4. Going for two sessions in a row is a bad idea.

The festival lasts for 3 days with 2 sessions happening on Saturday. Our advice if you can acquire tickets go as many days as you can but by all means do not go for both Saturday sessions. This event is about appreciating beer, not being a drunken fool. Instead of getting so intoxicated to the point where the taste is not even a factor for you anymore, give that ticket to someone that will appreciate it.

5. There's a beer for everyone.

4,863 beers were judged at the GABF this year. While trying every beer is not likely, finding a beer that absolutely blows your mind is. This year a beer from Short’s Brewery located in Bellaire, MI called Bourbon Aphasia did just that. This beer tasted like a liquid butterscotch candy and is an ale aged in bourbon barrels. Only at GABF would you get to try such a variety of amazing beers. Step out of your comfort zone and try some beers you wouldn’t normally.

6. Try the cheese

A deliciously horrifying truth is that America’s use of cheese in cuisine can be compared to Asian cuisines use of rice. So America’s largest beer festival is properly equipped by the American Cheese Society to provide a touch of cheesy class to the experience. From Vermont to California delicious cheeses are sampled out with the appropriate beer pairing. Take a break from the beer and let your eyes roll into the back of your head like the exorcist girl while the product of happy cows makes you a happy drunk.

7. You will get separated. Plan ahead.

You're drunk, every person you came with is drunk. There are thousands of other drunk people all around you. And now your phone is dead. What now? Have a plan for where to meet your crew when you get separated from them. It will happen.

8. The number of bickering and fighting couples was scary.

So if you feel like giving your relationship a test or making the end into an event to remember, bring the significant other along and see what happens.

9. Hold on to your glass. Whatever you do, don't drop the glass.

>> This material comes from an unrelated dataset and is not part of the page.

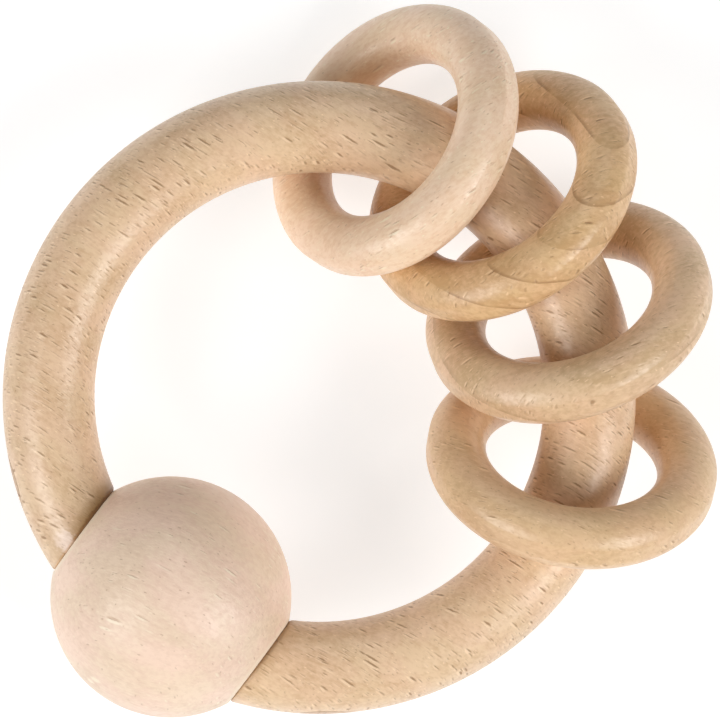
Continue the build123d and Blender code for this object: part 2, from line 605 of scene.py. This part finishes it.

Every patron upon entering the festival is given a mini pint glass that they can then use for tasting at each of the 732 breweries represented. But beware these glasses. They are made of either plastic or glass depending on the session you go to and the distinct sound of one of these glasses hitting the ground and bouncing or worse, shattering is a very unique sound. So unique in fact that any person that hears this sound bursts into a chorus of ridicule and any person that hears it joins in. Before you know it a large portion of the Denver Convention Center is shaming you in unison. In the words of a guidance counselor, “Don’t be that guy.”